Dernek tarafından hazırlanan raporda, bir ülkenin su zengini sayılabilmesi için kişi başına yıllık 10 bin metreküp su potansiyeline sahip olması gerektiğini belirtildi. Türkiye'de kişi başına yıllık su potansiyenin 3 bin 500 metreküp ile bin 830 metreküp arasında değiştiği ifade edilen raporda, ''Bu durum, su kaynaklarımızı verimli kullanma zorunluluğunu getirmektedir'' denildi.
Raporda, Türkiye'de toplam ekim alanının 17 milyon 700 bin hektar olduğuna işaret edilerek ''Bunun 12,5 milyon hektarı (sulanabilir) arazidir, ancak sulanan miktar 4,2 milyon hektarla sınırlıdır'' denildi.

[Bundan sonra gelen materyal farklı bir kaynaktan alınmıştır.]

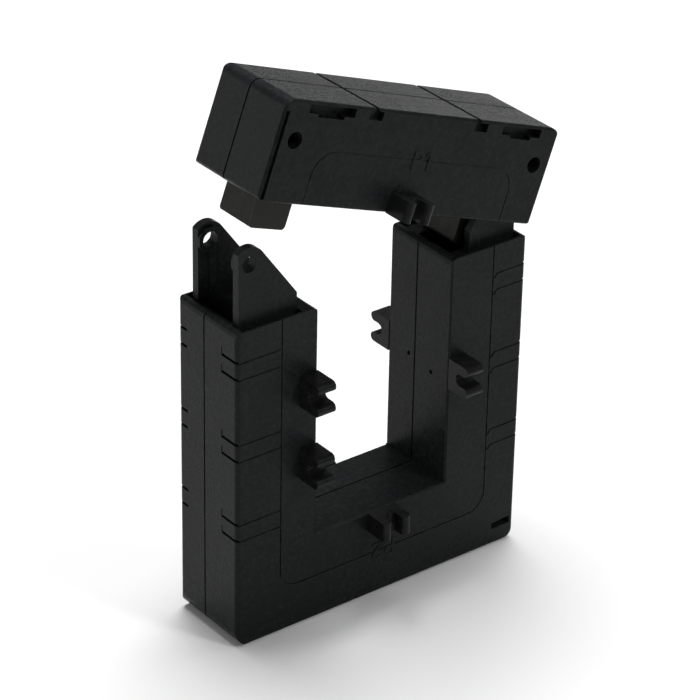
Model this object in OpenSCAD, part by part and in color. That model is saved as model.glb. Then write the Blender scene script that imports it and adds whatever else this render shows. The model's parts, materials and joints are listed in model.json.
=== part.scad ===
/* [Body] */
// Width across both limbs
body_w = 114; // [110:1:124]
// Depth from the front face to the rear face
body_d = 31; // [30:0.5:35]
// Height of the limb tops
body_h = 114; // [104:1:130]
// Width of each limb
limb_w = 30.7; // [30:0.1:33]
// Height of the base under the window
base_h = 32; // [31:0.5:36]
// Wall thickness of the moulded halves
wall = 2.6; // [2.2:0.1:2.8]
// Share of the depth taken by the front half
front_share = 0.548; // [0.53:0.002:0.57]
// Radius of the lower outer corners
corner_r = 5.8; // [5:0.1:6.2]
// Radius of the limb tops' outer corners
limb_top_r = 2; // [1.6:0.1:2.4]
// Radius of the limb tops' corners beside the window
limb_in_r = 2.3; // [1.8:0.1:2.6]
// Radius of the body's upright edges
body_edge_r = 1.5; // [1.2:0.1:1.8]
// Size of the small bevel round the window
window_bevel = 0.6; // [0.4:0.05:0.7]

/* [Ears] */
// Thickness of each ear
ear_t = 2.8; // [2.4:0.1:3]
// Distance from the face back to the ear
ear_in = 3.6; // [3.4:0.1:3.8]
// Height of the ear bores above the limb tops
bore_z = 20.2; // [19:0.1:21]
// Distance of the locking bore from the outer side
lock_x = 7.1; // [6.8:0.1:7.4]
// Radius of the locking bore
lock_r = 2.7; // [2.5:0.1:3.1]
// Distance of the hinge bore from the outer side
hinge_x = 6.5; // [6.2:0.1:6.8]
// Radius of the hinge bore
hinge_r = 2.2; // [1.8:0.1:2.4]
// Radius of the left ears' rounded end
lock_ear_r = 5.7; // [5.3:0.1:6]
// Radius of the right ears' rounded end
hinge_ear_r = 4.1; // [3.8:0.1:4.3]
// Distance from the outer side to the left ears' edge
lock_edge = 3; // [3:0.1:3.4]
// Distance from the outer side to the right ears' edge
hinge_edge = 2.7; // [2.6:0.1:3]
// Height of the ears' wide foot
ear_foot_h = 5.4; // [5:0.1:6]
// Depth of the ledge around the ears
ledge_h = 2; // [1.5:0.1:2.4]
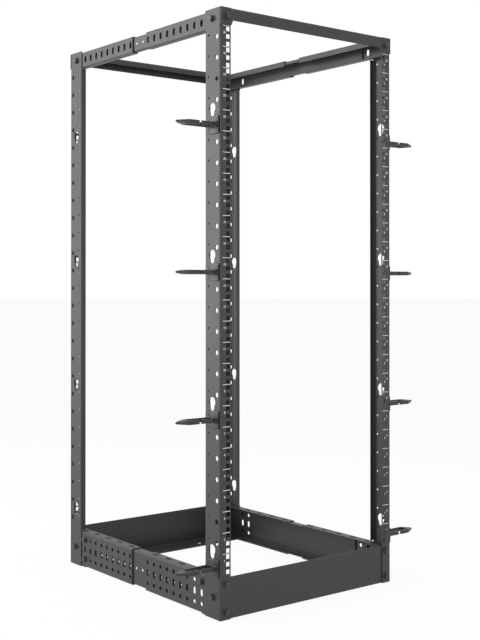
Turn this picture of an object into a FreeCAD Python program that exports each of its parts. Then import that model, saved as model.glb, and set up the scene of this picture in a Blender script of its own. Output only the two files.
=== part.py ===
"""Four post open frame rack for 19 inch equipment, 26 rack units high.

Bent and punched steel sheet, bolted together, with plastic cable hooks on the
front posts. X runs across the rack, Y from the front to the rear and Z up from
the floor. The origin is on the floor, in the middle of the rack. Lengths are
in millimetres.
"""
import FreeCAD, Part
import Sketcher
import math
import os
import re

SIZES = (
    # the frame
    ("hole_centres", 465.1, "between the two columns of square holes"),
    ("column_inset", 20.45, "outer face of a post to its column of square holes"),
    ("flange_margin", 7.15, "column of square holes to the edge of its flange"),
    ("rack_depth", 630, "depth over the outer faces of the mounting flanges"),
    ("rack_unit", 44.45, "height of one rack unit"),
    ("unit_count", 26, "rack units between the base and the top"),
    ("base_zone", 94.3, "floor to the bottom of the first unit"),
    ("top_zone", 38.9, "top of the last unit to the top of the posts"),
    ("sheet", 2, "thickness of the sheet"),
    ("inner_bend", 1.2, "inner radius of a bend"),
    ("seat_gap", 0.3, "clearance of pieces that slide into each other"),
    # the posts
    ("side_depth", 54, "depth of a post's side face"),
    ("lip_width", 13, "width of the stiffening lip at a post's inner edge"),
    ("lip_clear", 2, "lip cut away beyond the rail that passes it"),
    ("square_side", 9.5, "side of a square hole"),
    ("square_step", 15.875, "between the square holes of one unit"),
    ("side_hole", 10.5, "size of the holes in a post's side"),
    ("side_hole_inset", 13, "those holes from the mounting flange"),
    ("keyhole_count", 4, "keyholes up each post"),
    ("keyhole_step", 7, "rack units from one keyhole to the next"),
    ("keyhole_rise", 50.7, "bottom of the first unit to the lowest keyhole"),
    ("keyhole_inset", 29, "keyholes from the mounting flange"),
    ("keyhole_head", 22, "diameter of a keyhole's round head"),
    ("keyhole_slot", 14, "width of a keyhole's slot"),
    ("keyhole_drop", 12, "centre of the head to the centre of the slot's end"),
    # the top beams
    ("beam_height", 26, "height of a top beam's face"),
    ("beam_depth", 30, "depth of a top beam"),
    ("beam_lip", 14, "height of a top beam's inner lip"),
    ("tab_height", 37, "height of the ends that bolt to the posts"),
    ("tab_slope", 5, "width of the slope from a beam's face to its end"),
    # the base panels
    ("panel_height", 88.9, "height of a base panel"),
    ("panel_foot", 70, "mounting flange to the edge of a panel's floor flange"),
    ("anchor_hole", 12, "diameter of a floor anchor hole"),
    ("anchor_spacing", 242, "between the two anchor holes of a panel"),
    ("anchor_inset", 43, "anchor holes from the mounting flange"),
    # the side rails
    ("rail_gap", 58, "length of a link that shows between its sleeves"),
    ("rail_inset", 15, "mounting flange to the end of a sleeve"),
    ("base_rail_flange", 25, "width of a base sleeve's flanges"),
    ("top_rail_upper", 35, "width of a top sleeve's upper flange"),
    ("top_rail_lip", 14, "height of the lip at the edge of that flange"),
    ("top_rail_lower", 16, "width of a top sleeve's lower flange"),
    ("link_setback", 1, "edge of a link's flange behind its sleeve's edge"),
    ("link_lip", 8, "height of the lip of a top link"),
    ("top_rail_height", 38.5, "height of a top sleeve"),
    ("top_rail_drop", 3.5, "top of the posts to the top sleeves"),
    ("base_rail_height", 85, "height of a base sleeve"),
    ("slot_first", 70, "mounting flange to the first column of slots"),
    ("slot_pitch", 26, "between two columns of slots"),
    ("slot_margin", 7, "least metal from the last column of slots to the end"),
    ("slot_width", 9, "width of a slot"),
    ("top_slot_height", 16, "height of a slot in a top sleeve"),
    ("base_slot_height", 16, "height of a slot in a base sleeve"),
    ("row_offset", 24, "row of slots to the rows of holes over and under it"),
    ("row_hole", 9, "size of a hole in those rows"),
    ("top_link_start", 86, "mounting flange to the end of a top link"),
    ("base_link_start", 112, "mounting flange to the end of a base link"),
    # the cable hooks
    ("hook_drop", 36.6, "head of a keyhole down to the middle of its hook"),
    ("plate_inset", 3, "mounting flange to a hook's plate"),
    ("plate_depth", 30, "depth of a hook's plate"),
    ("plate_height", 38, "height of a hook's plate"),
    ("plate_thickness", 5, "thickness of a hook's plate"),
    ("plate_corner", 5, "size of the cut corners of a hook's plate"),
    ("root_height", 13, "height of the block between plate and ring"),
    ("ring_inset", 9, "mounting flange to a hook's ring"),
    ("ring_width", 29, "width of a hook's ring"),
    ("ring_reach", 98, "how far a hook stands out from the post"),
    ("ring_nose", 20, "length of the ring's tapered nose"),
    ("ring_tip", 8, "width of the nose at its tip"),
    ("ring_bar", 5, "width of the ring's two bars"),
    ("ring_height", 8, "height of the ring's bars"),
    ("loop_start", 8, "post to the near end of the ring's loop"),
    ("loop_end", 74, "post to the far end of the ring's loop"),
    ("loop_corner", 5, "size of the cut corners of the ring's loop"),
    ("entry_reach", 43, "post to the middle of the cable entry"),
    ("entry_width", 4, "width of the cable entry in the front bar"),
)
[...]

Aynı raporda, Göller Yöresinde son 30 yılda 15 bin hektara yakın sulak alanın kuruduğunun gözlendiğine dikkat çekilerek, bunlar arasında Hotamış, Suğla, Seyfe gölleri, Eşmekaya Sazlığı ve Ereğli Akgöl'ün bulunduğu ifade edildi.
Raporda, GAP Bölgesinde toplam 3,2 milyon hektarlık tarım alanının 2 milyon hektarının ''sulanabilir'' arazi olduğunu, ''sulanan'' arazinin ise 350 bin hektar civarında olduğunu vurgulanarak, ''Bunun da yaklaşık onda biri yanlış sulama nedeniyle aşırı tuzlanmış ve çölleşmiş durumdadır'' denildi.
Raporda, mevcut eğilimler gözönüne alındığında, Türkiye'nin en fazla 20 yıl içinde tarımsal ürün rekoltelerinde ciddi düşüşler, çölleşme, yetersiz beslenme ve içme suyu kıtlığı gibi sorunlarla karşı karşıya kalacağı uyarısında bulunuldu.